(Rows from a 3D modeling dataset)
• • • • • • •

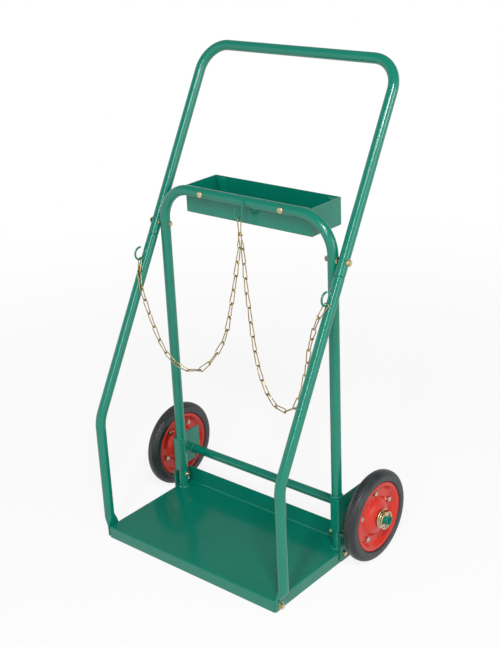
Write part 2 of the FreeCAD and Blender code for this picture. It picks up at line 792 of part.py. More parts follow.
def side_hook():
    """C of round wire in front of the right-hand leg, welded at its lower end, open at the top."""
    centre = side_hook_centre()
    seat = side_hook_seat()
    tip_angle = math.radians(hook_tip_angle)
    tip = centre + (Y_AXIS * -math.cos(tip_angle) + Z_AXIS * math.sin(tip_angle)) * hook_radius
    foremost = centre - Y_AXIS * hook_radius
    curve = Part.Arc(seat, foremost, tip).toShape()
    run = Part.makeLine(seat + Y_AXIS * (hook_reach + tube_radius), seat)
    path = Part.Wire([run, curve])
    hook = swept_rod(path, seat + Y_AXIS * (hook_reach + tube_radius), Y_AXIS * -1, hook_wire / 2)
    hook = hook.fuse(Part.makeSphere(hook_wire / 2, tip))
    leg_axis = Vector(0, math.sin(handle_lean), math.cos(handle_lean))
    middle = handle_axis_point(1, hook_height)
    leg = rod(middle - leg_axis * 100, middle + leg_axis * 100, tube_radius)
    pieces = hook.cut(leg).Solids
    return min(pieces, key=lambda solid: solid.CenterOfMass.y)


def centre_hook_seat():
    depth = frame_y - tube_radius - hook_wire / 2
    return Vector(0, depth, frame_height - tube_radius - centre_hook_drop)


def centre_hook():
    """J of round wire: its long arm is welded to the front of the frame's top tube."""
    seat = centre_hook_seat()
    middle = seat + Z_AXIS * centre_hook_radius
    right = middle + X_AXIS * centre_hook_radius
    left = middle - X_AXIS * centre_hook_radius
    top = Vector(right.x, right.y, frame_height + hook_wire)
    tip = Vector(left.x, left.y, frame_height - tube_radius - centre_hook_tip_drop)
    path = Part.Wire([
        Part.makeLine(top, right),
        Part.Arc(right, seat, left).toShape(),
        Part.makeLine(left, tip)])
    hook = swept_rod(path, top, Z_AXIS * -1, hook_wire / 2)
    return hook.fuse([Part.makeSphere(hook_wire / 2, top), Part.makeSphere(hook_wire / 2, tip)])


# ---- Chains ----

def left_route():
    """How the left chain hangs, point by point from the centre to the side hook.

    Each point is a share of the way across, a share of the hook's distance in depth,
    and how far it hangs below the straight line, as a share of the chain's sag.
    """
    return [
        (0.016, -0.03, 0.099), (0.041, 0, 0.203), (0.07, 0.07, 0.357), (0.105, 0.14, 0.509),
        (0.146, 0.21, 0.67), (0.197, 0.28, 0.801), (0.261, 0.38, 0.883), (0.338, 0.5, 0.955),
        (0.446, 0.69, 1.001), (0.554, 0.86, 0.974), (0.662, 1.05, 0.894), (0.739, 1.19, 0.787),
        (0.809, 1.28, 0.634), (0.866, 1.38, 0.449), (0.901, 1.43, 0.327), (0.93, 1.47, 0.211),
        (0.965, 1.33, 0.1)]


def right_route():
    """The same for the right chain, which is a little longer and hangs lower."""
    return [
        (0.025, 0.03, 0.083), (0.035, 0.02, 0.173), (0.041, 0.02, 0.305), (0.061, 0.02, 0.433),
        (0.086, 0.03, 0.597), (0.121, 0.07, 0.743), (0.178, 0.14, 0.874), (0.261, 0.22, 0.966),
        (0.363, 0.33, 1), (0.484, 0.45, 0.969), (0.599, 0.57, 0.881), (0.682, 0.64, 0.733),
        (0.745, 0.71, 0.571), (0.796, 0.83, 0.407), (0.85, 1, 0.282), (0.908, 1.19, 0.184),
        (0.962, 1.29, 0.085)]


def centre_link_bottom():
    """Middle of the lower wire of the single link on the centre hook."""
    seat = centre_hook_seat()
    return seat + Z_AXIS * (hook_wire / 2 + chain_slack - chain_pitch - chain_slack - chain_wire / 2)


def centre_link():
    inner_length = chain_pitch + chain_slack
    middle = centre_link_bottom() + Z_AXIS * (inner_length + chain_wire) / 2
    link = stadium_link(inner_length, chain_link_width, chain_wire)
    return placed_link(link, middle, Z_AXIS, X_AXIS)


def chain_joints(side):
    """Points where neighbouring links meet, and the links' common inner length."""
    route = left_route() if side < 0 else right_route()
    sag = left_chain_sag if side < 0 else right_chain_sag
    centre = centre_link_bottom()
    start = centre - Y_AXIS * side * (chain_wire + chain_slack) / 2
    end = side_hook_seat()
    end.x = side * end.x
    path = [start]
    for across, back, droop in route:
        height = centre.z + (end.z - centre.z) * across - droop * sag
        path.append(Vector(end.x * across, end.y * back, height))
    curve = Part.BSplineCurve()
    curve.interpolate(path + [end])
    length = curve.length()
    extra = chain_wire / 2 + hook_wire / 2 + hook_link_gap
    pairs = round((length + extra) / chain_pitch / 2 - 0.5)
    count = 2 * pairs + 1
    step = (length + extra) / count
    before = chain_wire / 2 + chain_slack / 2
    joints = []
    for index in range(1, count):
        joints.append(curve.value(curve.parameterAtDistance(index * step - before, curve.FirstParameter)))
    first = start + (start - joints[0]).normalize() * before
    last = end + (end - joints[-1]).normalize() * (extra - before)
    return [first] + joints + [last], step + chain_slack


def chain_links(side):
    """All links of one chain, from the centre link to the side hook."""
    joints, inner_length = chain_joints(side)
    pattern = stadium_link(inner_length, chain_link_width, chain_wire)
    links = []
    for index in range(len(joints) - 1):
        direction = joints[index + 1] - joints[index]
        face_normal = Y_AXIS if index % 2 == 0 else direction.cross(Y_AXIS)
        links.append(placed_link(pattern, (joints[index] + joints[index + 1]) / 2, direction, face_normal))
    return links


def swing_points(side):
    """Wire centres of the two end links that a chain hangs from; it swings about the line between them."""
    joints, _ = chain_joints(side)
    reach = (chain_wire + chain_slack) / 2
    inner = (joints[1] - joints[0]).normalize()
    outer = (joints[-1] - joints[-2]).normalize()
    return joints[1] + inner * reach, joints[-2] - outer * reach


# ---- Write every node ----

def bolted_rim(first_angle):
    """Both halves of a right-hand wheel's rim and their fasteners, the first bolt at first_angle."""
    half = rim_half(first_angle)
    return {
        "rim_outer_half": half,
        "rim_inner_half": turned_over(half),
        "rim_bolts": rim_bolts(first_angle),
        "rim_nuts": rim_nuts(first_angle)}


def all_nodes():
    left_chain = chain_links(-1)
    right_chain = chain_links(1)
    nodes = {
        "base_pan": base_pan(),
        "back_frame": back_frame(),
        "handle_bow": handle_bow(),
        "axle": axle(),
        "tool_tray": tool_tray(),
        "tray_screws": tray_screws(),
        "tray_nuts": tray_nuts(),
        "foot_bolts": both_sides(foot_bolt()),
        "foot_washers": both_sides(foot_washer()),
        "foot_nuts": both_sides(foot_nut()),
        "handle_bolts": both_sides(handle_bolt()),
        "handle_washers": both_sides(handle_washer()),
        "handle_spacers": both_sides(leg_spacer(handle_bolt_z)),
        "handle_nuts": both_sides(handle_nut()),
        "lug_long_bolts": both_sides(lug_long_bolt()),
        "lug_short_bolts": both_sides(lug_short_bolt()),
        "lug_long_nuts": both_sides(lug_long_nut()),
        "lug_short_nuts": both_sides(lug_short_nut()),
        "lug_spacers": both_sides(leg_spacer(lug_bolt_high_height)),
        "centre_chain_hook": centre_hook(),
        "chain_end_links": Part.makeCompound(
            [centre_link(), left_chain[0], right_chain[0], left_chain[-1], right_chain[-1]]),
        "left_chain_links": Part.makeCompound(left_chain[1:-1]),
        "right_chain_links": Part.makeCompound(right_chain[1:-1])}
    right_side = {
        "handle_leg": handle_leg(),
        "rear_lug": rear_lug(),
        "wheel_bracket": wheel_bracket(),
        "wheel_spacer": wheel_spacer(),
        "chain_hook": side_hook(),
        "hub_washer": hub_washer(),
        "linch_pin": linch_pin(),
        "linch_ring": linch_ring(),
        "tyre": tyre(),
        "hub": hub()}
    for name, shape in right_side.items():
        nodes["right_" + name] = shape
        nodes["left_" + name] = mirrored(shape)
    for name, shape in bolted_rim(right_wheel_turn).items():
        nodes["right_" + name] = shape
    for name, shape in bolted_rim(left_wheel_turn).items():
        nodes["left_" + name] = mirrored(shape)
    return nodes


os.makedirs("parts", exist_ok=True)
for name, shape in all_nodes().items():
    shape.exportStep("parts/" + name + ".step")
    print(name, "solids", len(shape.Solids), "volume", round(shape.Volume), "valid", shape.isValid())
for side in (-1, 1):
    print("chain swings about", [tuple(round(value, 3) for value in point) for point in swing_points(side)])
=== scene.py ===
import json
import math

import bmesh
import bpy
import numpy as np
from mathutils import Matrix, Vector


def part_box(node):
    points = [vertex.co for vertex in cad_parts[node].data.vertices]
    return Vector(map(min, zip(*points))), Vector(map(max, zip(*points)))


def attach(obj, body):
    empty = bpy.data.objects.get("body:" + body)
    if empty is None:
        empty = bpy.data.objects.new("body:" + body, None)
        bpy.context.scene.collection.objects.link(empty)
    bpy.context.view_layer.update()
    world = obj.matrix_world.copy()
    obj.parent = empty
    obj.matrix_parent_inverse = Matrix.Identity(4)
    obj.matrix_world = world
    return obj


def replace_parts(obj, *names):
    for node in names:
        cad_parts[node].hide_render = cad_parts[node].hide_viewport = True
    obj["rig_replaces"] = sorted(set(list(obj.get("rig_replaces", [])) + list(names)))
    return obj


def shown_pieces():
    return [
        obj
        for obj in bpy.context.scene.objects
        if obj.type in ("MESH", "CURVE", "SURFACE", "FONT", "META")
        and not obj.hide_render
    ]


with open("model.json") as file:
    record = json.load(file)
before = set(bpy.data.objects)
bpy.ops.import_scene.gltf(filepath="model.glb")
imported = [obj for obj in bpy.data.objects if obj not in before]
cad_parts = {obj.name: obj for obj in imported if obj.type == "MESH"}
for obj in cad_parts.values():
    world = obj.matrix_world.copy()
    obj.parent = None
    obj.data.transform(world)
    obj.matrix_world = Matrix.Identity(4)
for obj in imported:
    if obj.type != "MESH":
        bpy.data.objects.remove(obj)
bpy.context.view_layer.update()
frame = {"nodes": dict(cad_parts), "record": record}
nodes = frame["nodes"]
slotOf = {entry["node"]: entry["material_slot"] for entry in frame["record"]["subparts"]}
bodyNodes = frame["record"]["behaviour"]["bodies"]
bodyOf = {node: body for body, members in bodyNodes.items() for node in members}
sides = ((-1, "left"), (1, "right"))
scene = bpy.context.scene
scene.view_settings.view_transform = "Standard"
print("frame loaded,", len(nodes), "nodes")

cameraView = {
    "target": (-0.0172, 0.0440, 0.6093),
    "azimuth": 40.742,  # degrees round from the cart's front towards its right
    "elevation": 22.174,
    "roll": -2.603,
    "distance": 3.1312,
    "lens": 64.81,
}


def makeCamera(view):
    # looks at the target along the ray that azimuth and elevation give, then rolls about it
    azimuth, elevation, roll = np.radians([view["azimuth"], view["elevation"], view["roll"]])
    backward = np.array([
        np.sin(azimuth) * np.cos(elevation), -np.cos(azimuth) * np.cos(elevation), np.sin(elevation)])
    level = np.array([np.cos(azimuth), np.sin(azimuth), 0])
    upright = np.cross(backward, level)
    right = np.cos(roll) * level + np.sin(roll) * upright
    up = np.cos(roll) * upright - np.sin(roll) * level
    place = np.array(view["target"]) + view["distance"] * backward
    data = bpy.data.cameras.new("camera")
    data.lens = view["lens"]
    data.clip_end = 50
    camera = bpy.data.objects.new("camera", data)
    scene.collection.objects.link(camera)
    matrix = np.eye(4)
    matrix[:3] = np.stack([right, up, backward, place], axis=1)
    camera.matrix_world = Matrix(matrix.tolist())
    scene.camera = camera


makeCamera(cameraView)
print("camera placed")


def linearColour(hexText):
    values = np.array([int(hexText[start:start + 2], 16) for start in (1, 3, 5)]) / 255
    linear = np.where(values <= 0.04045, values / 12.92, ((values + 0.055) / 1.055) ** 2.4)
    return (*linear.tolist(), 1.0)


def addNode(tree, kind, settings=None, inputs=None):
    # one node with its settings; an input is a value, or the output socket that feeds it
    node = tree.nodes.new(kind)
    for name, value in (settings or {}).items():
        setattr(node, name, value)
    for name, value in (inputs or {}).items():
        if isinstance(value, bpy.types.NodeSocket):
            tree.links.new(value, node.inputs[name])
        else:
            node.inputs[name].default_value = value
    return node


def newMaterial(name):
    material = bpy.data.materials.new(name)
    material.use_nodes = True
    tree = material.node_tree
    tree.nodes.clear()
    return material, tree


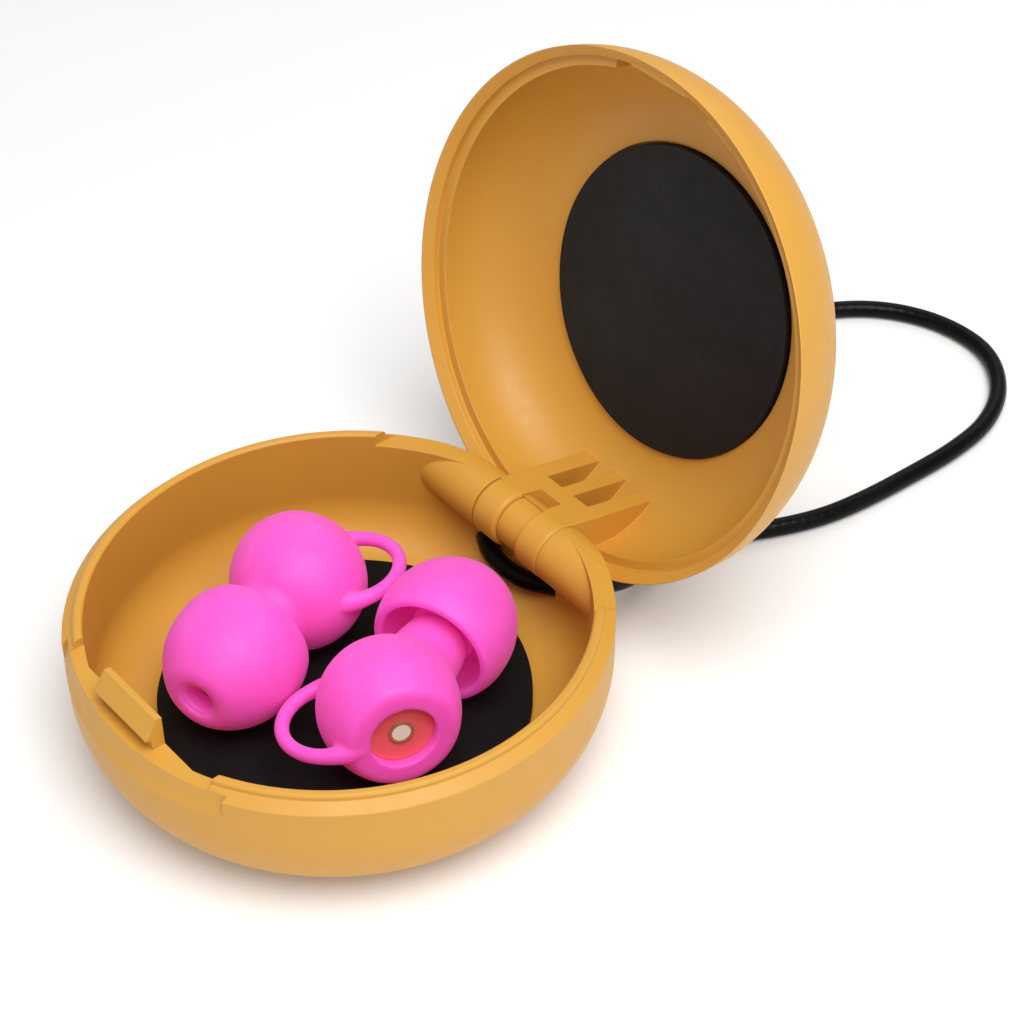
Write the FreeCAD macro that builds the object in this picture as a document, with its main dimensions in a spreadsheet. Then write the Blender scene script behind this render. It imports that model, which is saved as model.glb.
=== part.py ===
import FreeCAD
import Part

import math
import os

import Sketcher

# A pair of reusable silicone ear plugs in a hinged round carry case with a cord loop.
# Units are millimetres. +Z is up. The case stands on z = 0 with its axis on the Z axis.
# The hinge is at the back (+Y, its axis along X) and the latch is at the front (-Y).
# The case is drawn closed, and its lid is then placed at its open rest angle.

doc = FreeCAD.newDocument("ear_plug_case")
sheet = doc.addObject("Spreadsheet::Sheet", "dims")

DIMENSIONS = [
    # the closed case
    ("case_radius", 24.0, "outer radius of both halves"),
    ("parting_height", 13.15, "outer edge of the base's rim"),
    ("base_rounding", 9.1, "outer rounding under the base"),
    ("wall", 2.0, "floor and side wall of the base"),
    ("floor_radius", 17.0, "flat floor of the base"),
    ("inner_rounding", 5.0, "inner rounding above the floor"),
    ("lid_top", 24.3, "outer top of the closed lid"),
    ("lid_rounding", 10.8, "outer rounding of the lid"),
    ("lid_roof", 1.35, "lid wall behind its pad"),
    ("rim_gap", 0.07, "gap between the rims when closed"),
    # lip and rim
    ("lip_inner", 22.12, "inner radius of the lip"),
    ("lip_outer", 22.98, "outer radius of the lip"),
    ("lip_top", 14.4, "top of the lip"),
    ("lip_chamfer", 0.2, "chamfers of the lip"),
    ("rim_shoulder", 13.85, "rim height beside the lip"),
    ("front_lip_end", 10.3, "half length of the gap in the lip at the latch"),
    ("back_lip_end", 15.5, "half length of the gap in the lip at the hinge"),
    ("rebate_radius", 23.1, "radius of the lid's rebate, round the lip"),
    ("rebate_depth", 1.38, "height of the rebate above the lid's rim"),
    ("lid_inner", 22.15, "inner radius of the lid above the rebate"),
    ("lid_hollow", 7.4, "inner rounding of the lid"),
    ("hollow_start", 0.6, "start of that rounding, above the rebate"),
    # front shelf, thumb scoop and latch
    ("shelf_height", 13.4, "flat front shelf behind the thumb scoop"),
    ("shelf_edge", 20.7, "straight inner edge of the shelf, from the axis"),
    ("shelf_thick", 1.6, "shelf at its inner edge"),
    ("shelf_root", 6.0, "height of the shelf's wedge at the wall"),
    ("ledge_front", 23.1, "front of the shelf behind the thumb scoop, from the axis"),
    ("scoop_radius", 8.0, "roundness of the thumb scoop"),
    ("scoop_offset", 2.5, "the scoop turns round a line this far behind the axis"),
    ("scoop_rise", 1.1, "middle of the thumb scoop, above the shelf"),
    ("scoop_side", 1.6, "the scoop runs this far past each end of the front lip gap"),
    ("latch_half", 3.8, "half width of the latch tab"),
    ("latch_top", 16.6, "top of the latch tab"),
    ("latch_thick", 1.2, "latch tab below its hook"),
    ("latch_hook", 0.6, "reach of the hook in front of the tab"),
    ("hook_depth", 1.95, "underside of the hook, below the top of the tab"),
    ("latch_foot", 0.5, "depth of the tab in the shelf"),
    ("catch_play", 0.3, "the catch is shorter than the tab by this at each end"),
    ("catch_edge", 0.22, "the catch stands out from the back of the recess"),
    ("recess_half", 5.7, "half width of the lid's latch recess"),
    ("recess_top", 16.3, "top of the lid's latch recess"),
    ("recess_wall", 22.95, "back of the lid's latch recess, from the axis"),
    # hinge
    ("hinge_back", 21.2, "hinge axis, from the case's axis"),
    ("hinge_height", 10.3, "hinge axis above the table"),
    ("open_angle", 104.5, "lid angle at rest"),
    ("barrel_radius", 2.4, "middle barrel of the base"),
    ("side_radius", 2.8, "side barrels of the base"),
    ("knuckle_radius", 2.85, "lid knuckles"),
    ("knuckle_edge", 0.4, "rounding of a knuckle's edges"),
    ("knuckle_inner", 1.45, "inner side of a knuckle"),
    ("knuckle_outer", 4.55, "outer side of a knuckle"),
    ("side_gap", 0.05, "gap beside a knuckle"),
    ("barrel_reach", 13.0, "outer end of the side barrels"),
    ("pin_radius", 0.8, "hinge pin"),
    ("pin_gap", 0.05, "gap between the pin and a knuckle"),
    ("pin_half", 8.5, "half length of the hinge pin"),
    ("knuckle_gap", 0.2, "room round a knuckle in the base"),
    ("barrel_gap", 0.4, "room round the middle barrel in the lid"),
    ("side_barrel_gap", 0.15, "room round a side barrel in the lid"),
    ("swing_inset", 0.1, "the room for the lid's rim starts inside the side barrels' surface"),
    ("swing_depth", 2.6, "depth of the room for the lid's rim"),
    ("swing_end", 1.2, "that room ends before the ends of the side barrels"),
    ("swing_low", 7.3, "lowest place of that room, below the hinge axis"),
    ("web_front", 0.4, "front of the webs under the barrels, before the hinge axis"),
    ("web_depth", 6.0, "height of those webs"),
    ("web_end", 3.0, "the webs end before the ends of the side barrels"),
    # bracket that joins the lid's knuckles to its dish
    ("bracket_half", 4.6, "half width of the bracket"),
    ("bracket_low", 12.7, "lower edge of the bracket's front plate"),
    ("bracket_back", 2.6, "back of the bracket, behind the hinge axis"),
    ("arm_back", 2.0, "back of the arms between the knuckles and the dish, behind the hinge axis"),
    ("plate_top", 14.7, "upper edge of the bracket's front plate"),
    ("pocket_inner", 0.75, "inner side of a pocket between two ribs"),
    ("pocket_outer", 2.85, "outer side of a pocket between two ribs"),
    # pads
    ("glue", 0.12, "double-sided adhesive"),
    ("glue_edge", 0.6, "the adhesive is smaller than its pad all round"),
    ("base_pad_radius", 16.8, "pad in the base"),
    ("base_pad_top", 3.71, "top of the pad in the base"),
    ("base_pad_edge", 0.3, "rounded edge of that pad"),
    ("lid_pad_radius", 14.4, "pad in the lid"),
    ("lid_pad_thick", 0.75, "pad in the lid"),
    ("lid_pad_edge", 0.15, "rounded edge of that pad"),
    ("lid_glue_edge", 0.02, "rounded edge of that pad's adhesive"),
    ("pad_play", 0.15, "gap round the pad in its seat in the lid"),
    ("seat_depth", 0.35, "depth of that seat"),
    # cord
    ("cord_radius", 0.9, "cord"),
    ("cord_gap", 0.15, "gap round the cord in its holes"),
    ("joiner_radius", 1.5, "crimped sleeve on the cord"),
    ("joiner_length", 8.0, "crimped sleeve on the cord"),
    ("joiner_edge", 0.25, "rounded ends of the sleeve"),
    ("crimp_half", 0.8, "half length of a crimp"),
    ("crimp_roundness", 1.2, "roundness of a crimp"),
    # ear plug
    ("body_radius", 6.2, "round body"),
    ("face_distance", 4.6, "flat outer face, from the body's centre"),
    ("face_angle", 47.3, "tilt of the face from the stem's axis"),
    ("face_rounding", 1.5, "edge of the flat face"),
    ("face_inset", 0.9, "the edge starts this far inside the round body"),
    ("face_fall", 0.95, "the edge ends this far behind the face"),
    ("recess_radius", 2.95, "filter recess in the face"),
    ("filter_radius", 2.93, "filter housing"),
    ("filter_front", 3.65, "front of the filter, from the body's centre"),
    ("filter_back", 2.2, "back of the filter, from the body's centre"),
    ("chamber_radius", 1.6, "chamber behind the filter"),
    ("core_radius", 0.85, "core of the filter"),
    ("core_ring_radius", 1.12, "ring round the core"),
    ("ring_proud", 0.12, "the ring stands out of the housing"),
    ("core_proud", 0.06, "the core stands out of the housing"),
    ("mesh_thick", 0.15, "membrane behind the filter"),
    ("handle_along", 2.85, "centre of the ring handle behind the body's centre"),
    ("handle_aside", 3.69, "centre of the ring handle beside the body's centre"),
    ("handle_radius", 4.6, "ring handle, to the middle of its bar"),
    ("handle_bar", 0.66, "radius of the handle's bar"),
    ("stem_start", 2.0, "start of the stem inside the body"),
    ("neck_start", 4.6, "the stem flares into the body from here"),
    ("neck_end", 6.4, "end of that flare"),
    ("neck_flare", 0.8, "height of that flare"),
    ("flare_roundness", 2.6, "roundness of that flare"),
    ("neck_radius", 3.3, "stem where it leaves the body"),
    ("shoulder_radius", 2.85, "stem at its shoulder"),
    ("shoulder_along", 9.2, "shoulder, from the body's centre"),
    ("shoulder_edge", 0.5, "rounding of the shoulder"),
    ("spigot_edge", 0.3, "chamfer of the spigot"),
    ("spigot_radius", 2.27, "spigot that holds the ear tip"),
    ("spigot_end", 15.1, "end of the spigot, from the body's centre"),
    ("sound_radius", 1.2, "bore of the stem"),
    ("tube_start", 3.0, "start of the sound tube, from the body's centre"),
    ("tube_wall", 0.3, "sound tube"),
    # ear tip
    ("tip_centre", 10.6, "widest place of the tip, from the body's centre"),
    ("tip_radius", 6.15, "ear tip"),
    ("tip_wall", 0.75, "flange of the ear tip"),
    ("tip_nose", 16.75, "front of the ear tip, from the body's centre"),
    ("tip_skirt", 7.45, "back edge of the ear tip, from the body's centre"),
    ("tip_skirt_radius", 5.55, "outer radius of that edge"),
    ("tip_hole", 1.45, "sound hole of the ear tip"),
    ("sleeve_radius", 3.0, "outer radius of the tip's sleeve"),
    ("sleeve_back", 9.6, "back end of the sleeve"),
    ("sleeve_gap", 0.03, "gap between the sleeve and the spigot"),
    ("spigot_play", 0.1, "gap in front of the spigot"),
    ("nose_bend", 0.55, "inner rounding of the nose"),
    ("nose_round", 1.6, "outer rounding of the nose"),
    ("nose_lip", 0.65, "the nose is widest at this distance from its hole"),
    ("nose_flank", 1.5, "end of the outer rounding, from the hole's edge"),
    ("nose_under", 1.7, "the flange joins the sleeve this far behind the nose"),
    ("skirt_edge", 0.3, "slope of the skirt's edge"),
    ("skirt_thick", 0.55, "skirt at its edge"),
]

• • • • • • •

**Problem to solve:**
Write out a verbatim copy of the data, beginning with its first line and ending with the line that contains "centre to the side hook.".

**Solution to this problem:**
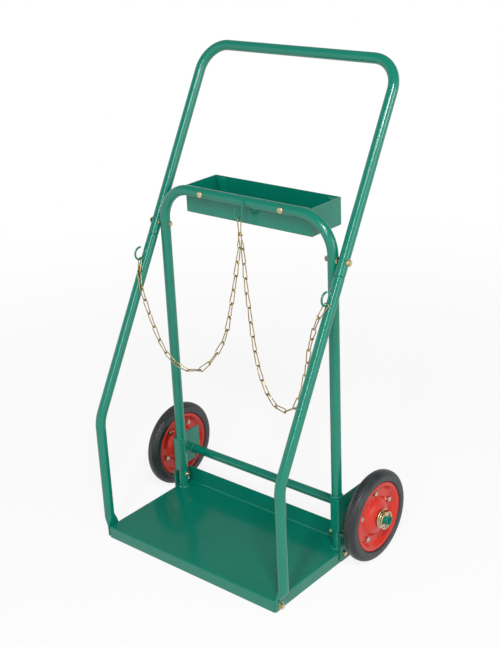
Write part 2 of the FreeCAD and Blender code for this picture. It picks up at line 792 of part.py. More parts follow.
def side_hook():
    """C of round wire in front of the right-hand leg, welded at its lower end, open at the top."""
    centre = side_hook_centre()
    seat = side_hook_seat()
    tip_angle = math.radians(hook_tip_angle)
    tip = centre + (Y_AXIS * -math.cos(tip_angle) + Z_AXIS * math.sin(tip_angle)) * hook_radius
    foremost = centre - Y_AXIS * hook_radius
    curve = Part.Arc(seat, foremost, tip).toShape()
    run = Part.makeLine(seat + Y_AXIS * (hook_reach + tube_radius), seat)
    path = Part.Wire([run, curve])
    hook = swept_rod(path, seat + Y_AXIS * (hook_reach + tube_radius), Y_AXIS * -1, hook_wire / 2)
    hook = hook.fuse(Part.makeSphere(hook_wire / 2, tip))
    leg_axis = Vector(0, math.sin(handle_lean), math.cos(handle_lean))
    middle = handle_axis_point(1, hook_height)
    leg = rod(middle - leg_axis * 100, middle + leg_axis * 100, tube_radius)
    pieces = hook.cut(leg).Solids
    return min(pieces, key=lambda solid: solid.CenterOfMass.y)


def centre_hook_seat():
    depth = frame_y - tube_radius - hook_wire / 2
    return Vector(0, depth, frame_height - tube_radius - centre_hook_drop)


def centre_hook():
    """J of round wire: its long arm is welded to the front of the frame's top tube."""
    seat = centre_hook_seat()
    middle = seat + Z_AXIS * centre_hook_radius
    right = middle + X_AXIS * centre_hook_radius
    left = middle - X_AXIS * centre_hook_radius
    top = Vector(right.x, right.y, frame_height + hook_wire)
    tip = Vector(left.x, left.y, frame_height - tube_radius - centre_hook_tip_drop)
    path = Part.Wire([
        Part.makeLine(top, right),
        Part.Arc(right, seat, left).toShape(),
        Part.makeLine(left, tip)])
    hook = swept_rod(path, top, Z_AXIS * -1, hook_wire / 2)
    return hook.fuse([Part.makeSphere(hook_wire / 2, top), Part.makeSphere(hook_wire / 2, tip)])


# ---- Chains ----

def left_route():
    """How the left chain hangs, point by point from the centre to the side hook.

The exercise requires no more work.